Giving the limited edition treatment that it deserves, Second Sight Films’s Blu-ray release of “Revenge” is a mouthwatering narcotic of raging cathexis and while the Blu-ray BD-R can’t be technically critiqued, the LE release offers HD 1080p transfer of the original, 2.39:1 aspect ratio and sports an English language DTS-HD Master Audio 5.1 mix. While Fargeat might be inspired by Lynchian themes, the cinematography work by Robrecht Heyvaert also resembles “Pitch Black” director David Twohy’s films with making something small larger than life and a particular chase scene involving all four characters at the edge of a canyon stroke a familiar chord with Twohy’s “A Perfect Getaway.” There were Second Sight Films’ exclusive bonus features included on the disc, featuring new interviews with director Carolie Fargeat and star Matilda Lutz (entitled “Out for Blood”) an interview with Dimitri actor Guillaume Bouchede (entitled “The Coward”), a interview with Robrecht Heyvaert (entitled “Fairy Tale Violence”), a new interview with composer Robin Coudert and the synth sounds of “Revenge,” and a new audio commentary by Kat Ellinger, author and editor of Diabolique.

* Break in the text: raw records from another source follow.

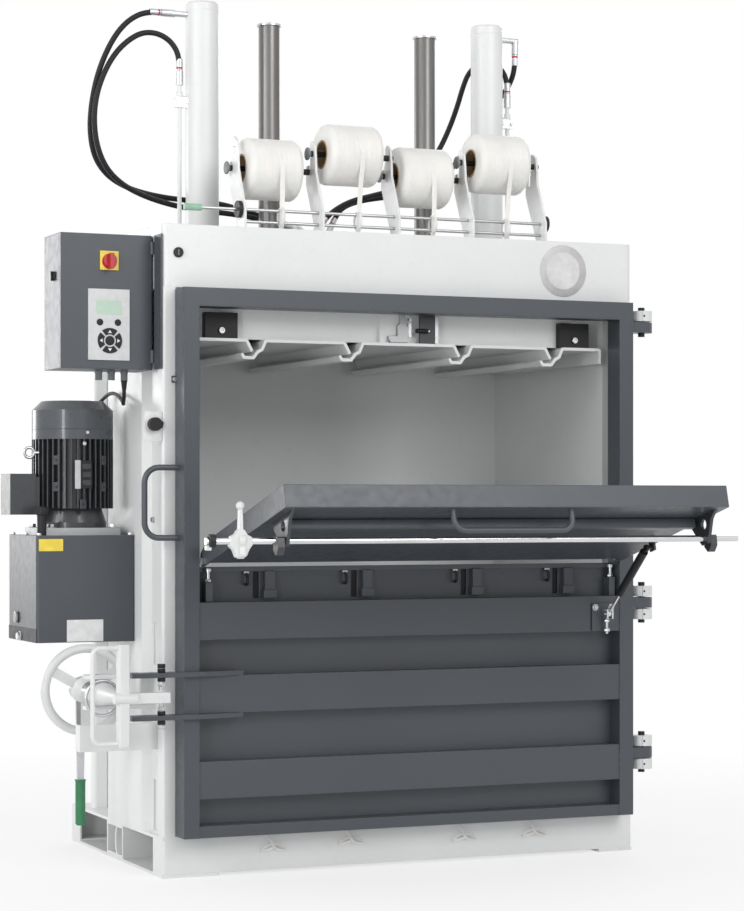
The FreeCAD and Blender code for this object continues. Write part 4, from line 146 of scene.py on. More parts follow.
class Nodes:
    """A node tree, with short ways to add the usual nodes."""

    def __init__(self, tree):
        self.nodes, self.links = tree.nodes, tree.links

    def first(self, kind):
        return next(node for node in self.nodes if node.type == kind)

    def feed(self, socket, value):
        """Sets a socket to a value, or links it to another node's output."""
        if isinstance(value, bpy.types.NodeSocket):
            self.links.new(value, socket)
        else:
            socket.default_value = value

    def fill(self, node, **values):
        """Feeds the inputs that have a capital, with _ for a space, and sets the rest."""
        for key, value in values.items():
            if key[0].isupper():
                self.feed(node.inputs[key.replace("_", " ")], value)
            else:
                setattr(node, key, value)
        return node

    def node(self, kind, **values):
        return self.fill(self.nodes.new(kind), **values)

    def between(self, value, low, high, start=0.0, end=1.0):
        """The value carried from low and high over to start and end, and held there."""
        return self.node("ShaderNodeMapRange", Value=value, From_Min=low, From_Max=high,
                         To_Min=start, To_Max=end).outputs[0]

    def maths(self, operation, first, second=0.0):
        made = self.node("ShaderNodeMath", operation=operation)
        self.feed(made.inputs[0], first)
        self.feed(made.inputs[1], second)
        return made.outputs[0]

    def seen(self):
        """1 for rays that only show a surface, and 0 for those that it would light."""
        rays = self.node("ShaderNodeLightPath").outputs
        shown = self.maths("MAXIMUM", rays["Is Camera Ray"], rays["Is Glossy Ray"])
        return self.maths("MAXIMUM", shown, rays["Is Transmission Ray"])


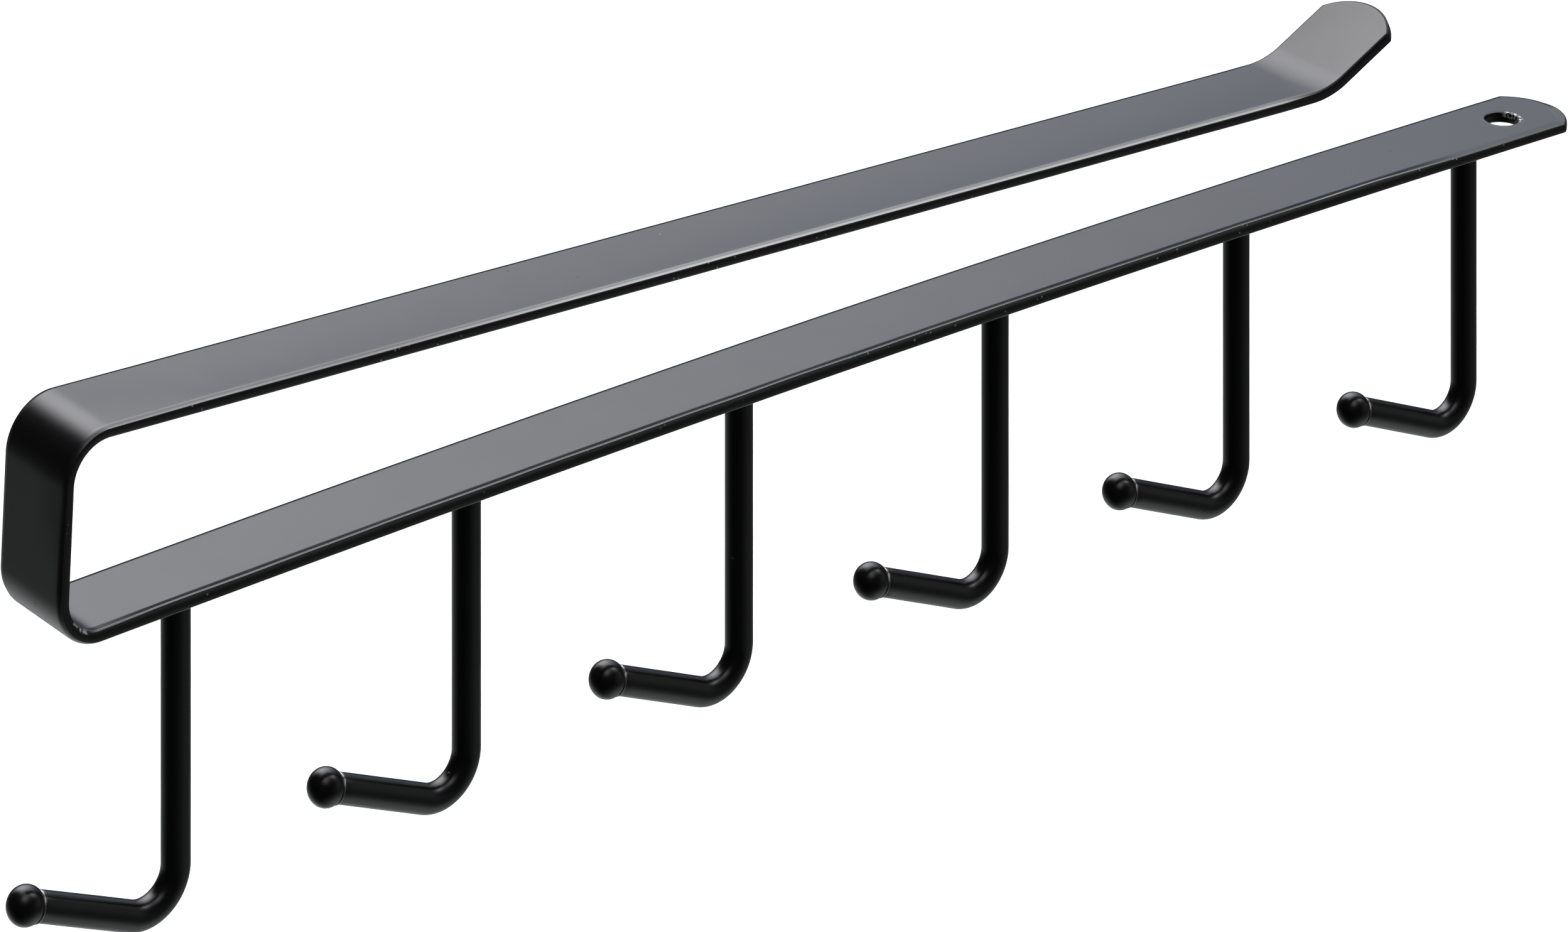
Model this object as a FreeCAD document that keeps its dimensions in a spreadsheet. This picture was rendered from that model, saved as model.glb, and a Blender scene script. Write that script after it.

The release is sheathed inside a rigid slipcase featuring new artwork by Adam Stothard as well as a poster and a new soft cover book with new writings by Mary Beth McAndrews and Elena Lazic Overall, “Revenge” received a monster packaged release ready for the taking on May 11th. “Revenge” destroys toxic masculinity and breathes a vindictive hope from the fiery embers of rebirth and destruction.